(Short problem) Quote all entries in full, exactly.

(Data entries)
--- begin ---
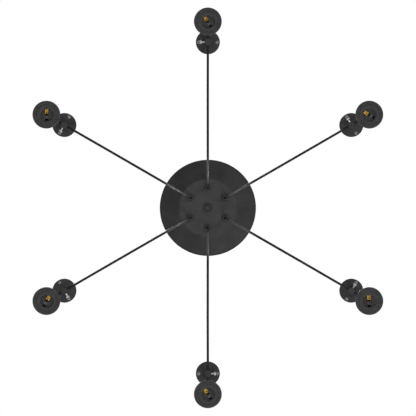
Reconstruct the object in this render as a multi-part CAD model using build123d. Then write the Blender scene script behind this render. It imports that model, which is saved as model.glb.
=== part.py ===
from build123d import *

import math
import os

# A six-way ceiling light of the spider form. A shallow spun canopy covers the wiring in the
# middle. Six round cords leave its face, swag outwards to six clamps that are screwed to the
# ceiling, and hang down from there, each to a screw lampholder with a shade ring.
#
# Millimetres. The origin is the canopy's centre on the ceiling, +Z points up into the ceiling,
# and everything but the plate screws' points lies below z = 0.

# ---------------------------------------------------------------- driving dimensions

# Layout
ARM_COUNT = 6
FIRST_ARM_ANGLE = 30.0
CLAMP_CIRCLE_RADIUS = 344.5
DROP_HEIGHT = 1000.0  # ceiling to lampholder mouth

# Fits and clearances, all radial
SCREW_FIT = 0.05  # screw or stem in its own thread
HOLE_FIT = 0.25  # screw, stem or stud in a plain hole
CORD_FIT = 0.3  # hard bore round a soft cord
RING_FIT = 0.25  # shade ring's thread round the lampholder's thread
CAP_FIT = 0.3  # cap round the lampholder's spigot
SOFT_GAP = 0.3  # between a cord and what moves beside it

# Canopy: a spun cup with a conical wall
CANOPY_DIAMETER = 200.0
CANOPY_FACE_DIAMETER = 120.0
CANOPY_DEPTH = 25.0
CANOPY_WALL = 1.2
CANOPY_LIP_HEIGHT = 2.5
CANOPY_LIP_ROUNDING = 2.0
CANOPY_EDGE_ROUNDING = 6.0

# Crossbar and the stud and nut that hold the canopy
BAR_LENGTH = 120.0
BAR_WIDTH = 20.0
BAR_THICKNESS = 2.5
BAR_END_ROUNDING = 6.0
SLOT_SPACING = 84.0
SLOT_LENGTH = 16.0
SLOT_WIDTH = 5.2
STUD_DIAMETER = 6.0
STUD_END_PROUD = 1.6  # stud end below the nut
STUD_END_CHAMFER = 0.8
CENTRE_NUT_DIAMETER = 15.6
CENTRE_NUT_HEIGHT = 8.0
CENTRE_NUT_ROUNDING = 1.6
KNURL_COUNT = 20
KNURL_DEPTH = 0.5

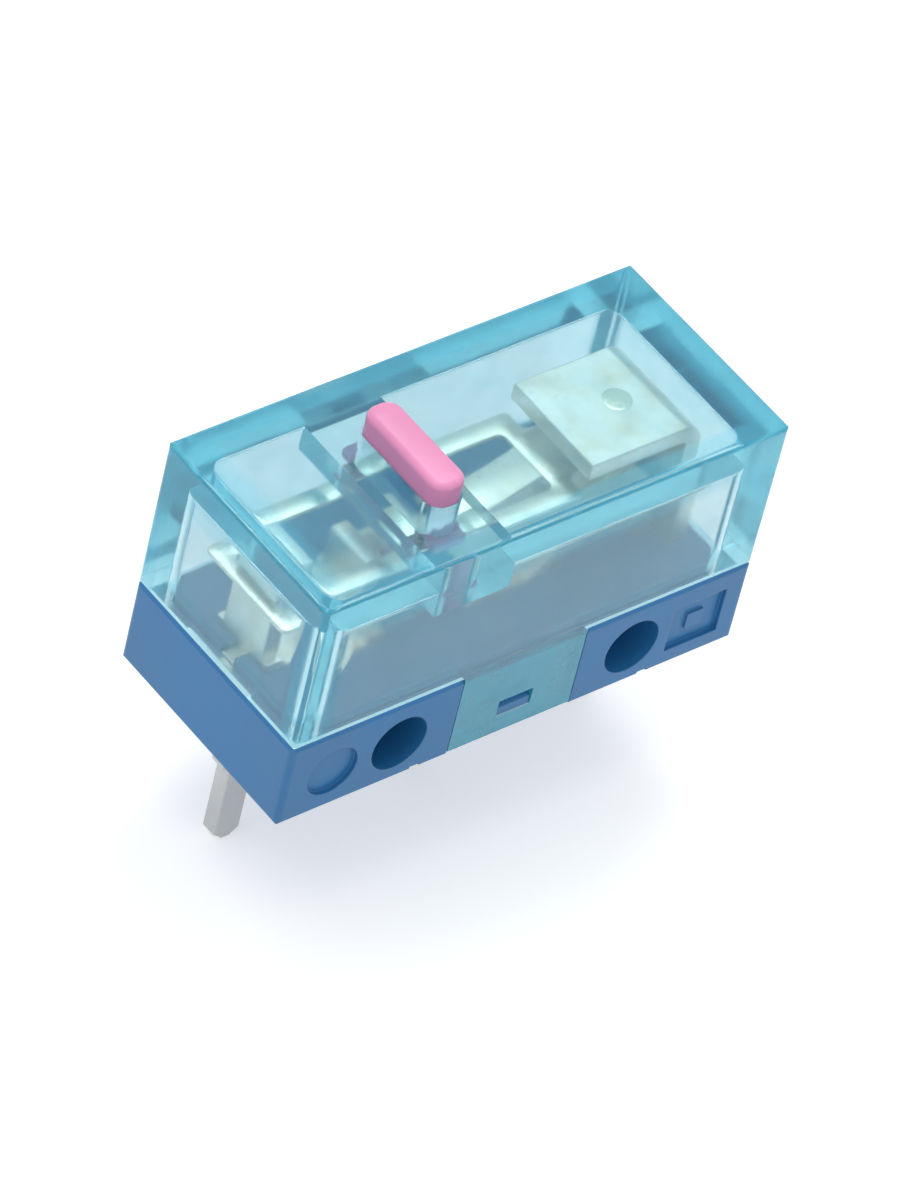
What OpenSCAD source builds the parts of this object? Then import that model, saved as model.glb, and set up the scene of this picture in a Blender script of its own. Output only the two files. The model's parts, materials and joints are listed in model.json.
--- end ---
(Finished task)
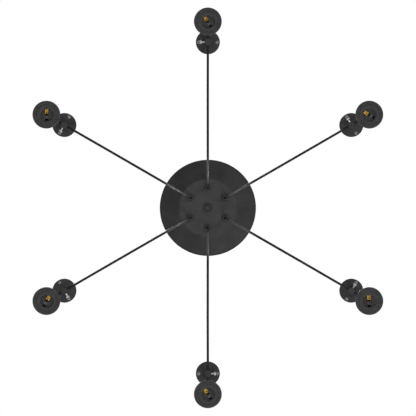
Reconstruct the object in this render as a multi-part CAD model using build123d. Then write the Blender scene script behind this render. It imports that model, which is saved as model.glb.
=== part.py ===
from build123d import *

import math
import os

# A six-way ceiling light of the spider form. A shallow spun canopy covers the wiring in the
# middle. Six round cords leave its face, swag outwards to six clamps that are screwed to the
# ceiling, and hang down from there, each to a screw lampholder with a shade ring.
#
# Millimetres. The origin is the canopy's centre on the ceiling, +Z points up into the ceiling,
# and everything but the plate screws' points lies below z = 0.

# ---------------------------------------------------------------- driving dimensions

# Layout
ARM_COUNT = 6
FIRST_ARM_ANGLE = 30.0
CLAMP_CIRCLE_RADIUS = 344.5
DROP_HEIGHT = 1000.0  # ceiling to lampholder mouth

# Fits and clearances, all radial
SCREW_FIT = 0.05  # screw or stem in its own thread
HOLE_FIT = 0.25  # screw, stem or stud in a plain hole
CORD_FIT = 0.3  # hard bore round a soft cord
RING_FIT = 0.25  # shade ring's thread round the lampholder's thread
CAP_FIT = 0.3  # cap round the lampholder's spigot
SOFT_GAP = 0.3  # between a cord and what moves beside it

# Canopy: a spun cup with a conical wall
CANOPY_DIAMETER = 200.0
CANOPY_FACE_DIAMETER = 120.0
CANOPY_DEPTH = 25.0
CANOPY_WALL = 1.2
CANOPY_LIP_HEIGHT = 2.5
CANOPY_LIP_ROUNDING = 2.0
CANOPY_EDGE_ROUNDING = 6.0

# Crossbar and the stud and nut that hold the canopy
BAR_LENGTH = 120.0
BAR_WIDTH = 20.0
BAR_THICKNESS = 2.5
BAR_END_ROUNDING = 6.0
SLOT_SPACING = 84.0
SLOT_LENGTH = 16.0
SLOT_WIDTH = 5.2
STUD_DIAMETER = 6.0
STUD_END_PROUD = 1.6  # stud end below the nut
STUD_END_CHAMFER = 0.8
CENTRE_NUT_DIAMETER = 15.6
CENTRE_NUT_HEIGHT = 8.0
CENTRE_NUT_ROUNDING = 1.6
KNURL_COUNT = 20
KNURL_DEPTH = 0.5

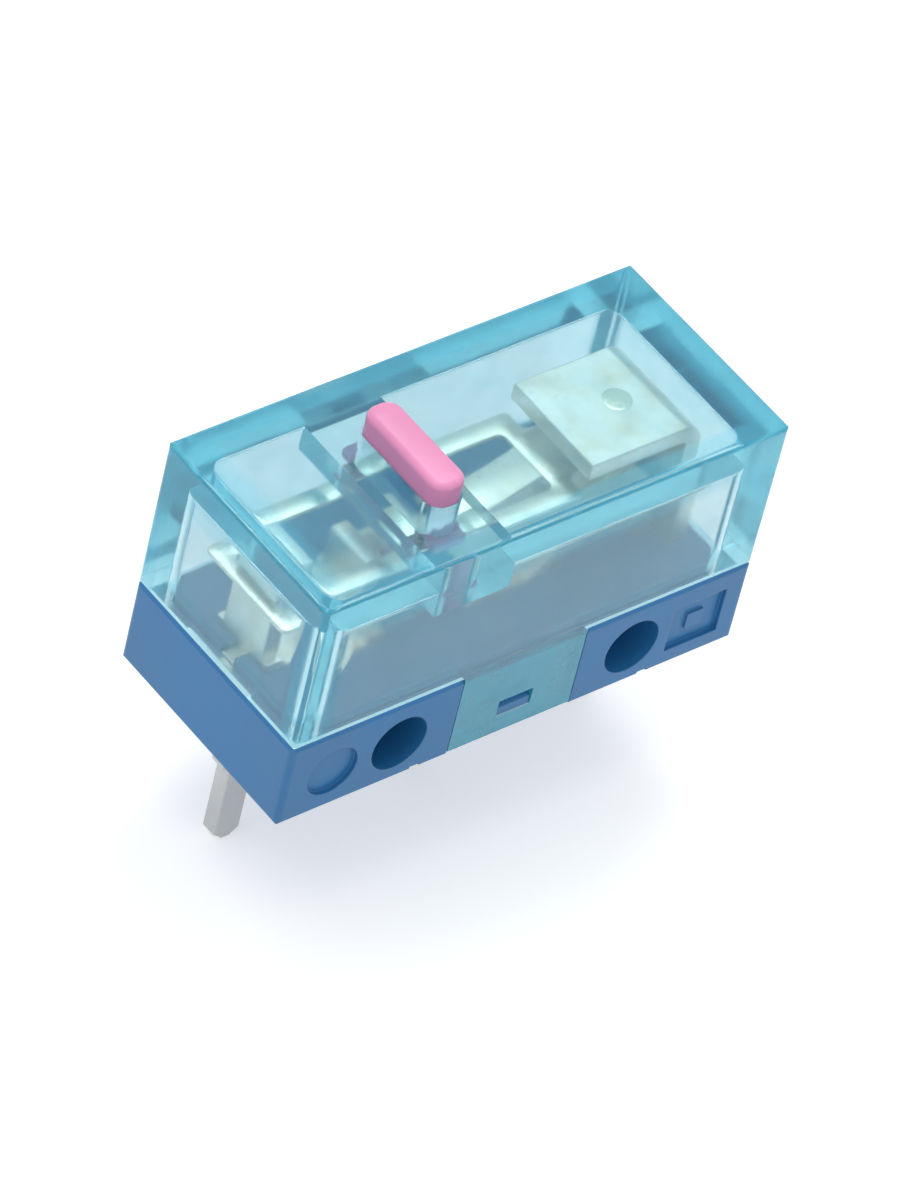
What OpenSCAD source builds the parts of this object? Then import that model, saved as model.glb, and set up the scene of this picture in a Blender script of its own. Output only the two files. The model's parts, materials and joints are listed in model.json.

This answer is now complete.